In 1934 a scientist called Dr Joseph Rhine gave a new name to phenomena such as clairvoyance and telepathy –extrasensory perception, or ESP. He also developed new ways of testing for them. He realised that ESP could only be proven to exist in strictly monitored experiments. Cheating should be completely ruled out, and the results should be clearly analysed. Dr Rhine often used a pack of cards called Zener cards.

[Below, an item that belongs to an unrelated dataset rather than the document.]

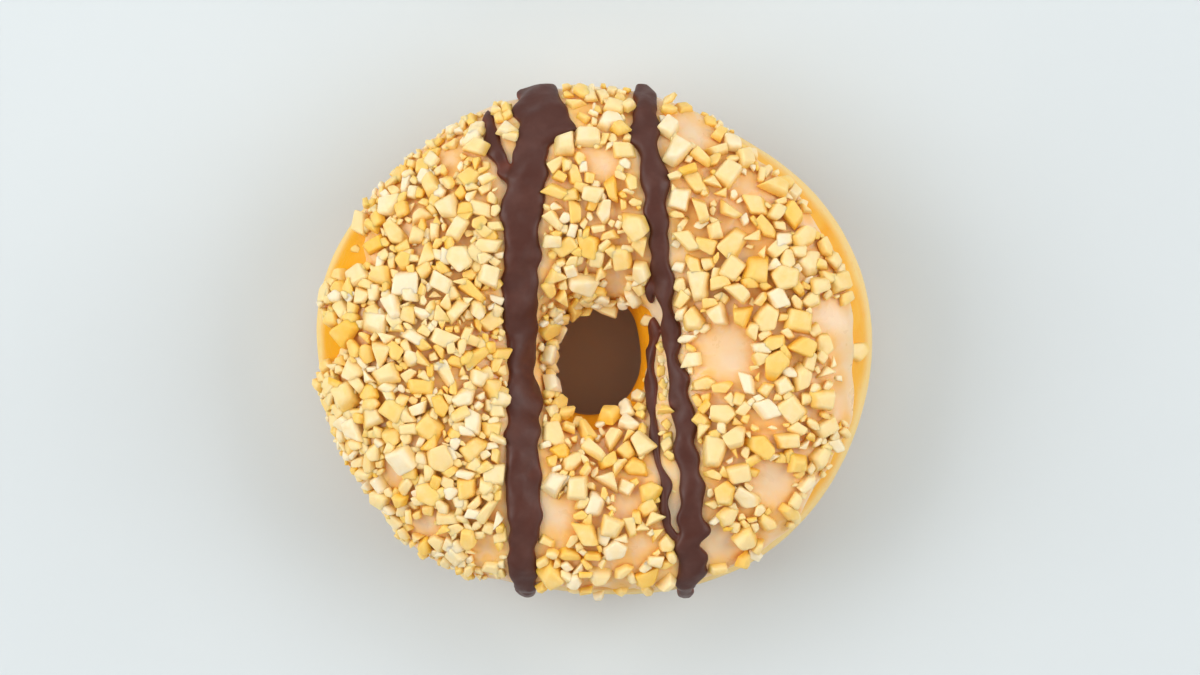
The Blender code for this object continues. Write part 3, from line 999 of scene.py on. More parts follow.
@dataclass(frozen=True)
class ChocolateFinish:
    """Set dark chocolate: soft gloss, redder where it thins out."""

    dark: Colour = linear(78, 39, 29)
    bloom: Colour = linear(92, 53, 43)
    thin: Colour = linear(112, 52, 34)
    clouds: Waves = Waves(190.0, 4.0, 0.6)
    cloud_span: Span = (0.4, 0.7)
    cloud_share: float = 0.7
    specular: float = 0.36
    gloss: Gloss = Gloss(Waves(450.0), (0.42, 0.58))
    dents: Relief = Relief(Waves(260.0), 0.0002, 0.5)
    grain: Relief = Relief(Waves(1100.0), 0.00003, 0.5)

    def material(self) -> bpy.types.Material:
        """Mixes the chocolate's colours, relief and gloss.

        Returns:
            The chocolate's material.
        """
        sheet = Sheet("dark_chocolate")
        cloud = sheet.span(sheet.noise(self.clouds), *self.cloud_span, 0.0, self.cloud_share)
        colour = sheet.mix(cloud, self.dark, self.bloom)
        colour = sheet.mix(sheet.attribute("thinness"), colour, self.thin)
        return sheet.finish(colour, self.gloss, (self.dents, self.grain), specular=self.specular)


@dataclass(frozen=True)
class FloorFinish:
    """The plain pale surface that the doughnut lies on."""

    colour: Colour = linear(212, 219, 221)
    clouds: Waves = Waves(9.0, 4.0)
    cloud_span: Span = (0.3, 0.7)
    lightening: float = 1.03
    roughness: float = 0.8

    def material(self) -> bpy.types.Material:
        """Mixes the floor's colour.

        Returns:
            The floor's material.
        """
        sheet = Sheet("pale_floor")
        light = tuple(min(1.0, level * self.lightening) for level in self.colour[:3]) + (1.0,)
        stops = zip(self.cloud_span, (self.colour, light))
        sheet.feed(sheet.shader.inputs["Base Color"], sheet.ramp(sheet.noise(self.clouds), *stops))
        sheet.feed(sheet.shader.inputs["Roughness"], self.roughness)
        return sheet.material


def dress(piece: bpy.types.Object, material: bpy.types.Material, node: Node) -> None:
    """Gives a finished piece its material and its body, and hides the solid that it stands for.

    Args:
        piece: The finished object, with its place in its mesh.
        material: Its finish.
        node: The solid that it replaces.
    """
    piece.data.materials.clear()
    piece.data.materials.append(material)
    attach(piece, "root")
    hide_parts(node.value)
    triangles = sum(len(face.vertices) - 2 for face in piece.data.polygons)
    LOG.info("%s: %d triangles, stands for %s", piece.name, triangles, node.value)


def inside_box(places: np.ndarray) -> np.ndarray:
    """Moves places in metres that lie outside the solid's box onto its sides."""
    low, high = (np.array(corner) for corner in CAD_BOX)
    return np.clip(places, low + BOX_INSET, high - BOX_INSET)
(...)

Each pack is made up of five different cards as seen above, and there are five of each design in the pack making twenty five cards in all. In one experiment he would choose cards at random and ask the ‘subject’ (the person being tested for ESP) to guess which he had chosen. For the experiment to work, he had to show that the subjects guessed the correct cards (known as the ‘targets’) more often than chance could account for. These experiments seemed to succeed in demonstrating ESP, and they attracted a lot of attention, However when other scientists tried they didn’t get the results, many began to question whether Dr Rhine had monitored the experiments strictly enough.

Some scientists are still using the techniques developed b y Dr Rhine, but they have refined them to make them more accurate. This sort of testing is called ‘restricted response’ testing, because the subjects are tested on specific targets such as Zener cards.

Other scientists use ‘free response’ tests, this involves letting the mind run free and allowing images to form. The target in these experiments is something more complex than a simple shape, such as a scene or a short video clip. In free response testing, it is thought that people perform their best if their minds are free of distractions. A popular way of achieving this is using the ganzfeld technique. The subject lies down comfortably under a red light. White noise (a gentle “ssshh” sound) is played through headphones to cut out noises. Half table tennis balls are placed over the subject’s eyes to create a soft pinky-red light. A sender transmits a randomly chosen target image, and the subject is asked to describe what comes to mind. This is then compared with the target image.

The overall average for test results is just above what might be expected by chance. Therefore, many experimenters think that ESP may exist, but it is very weak and unreliable.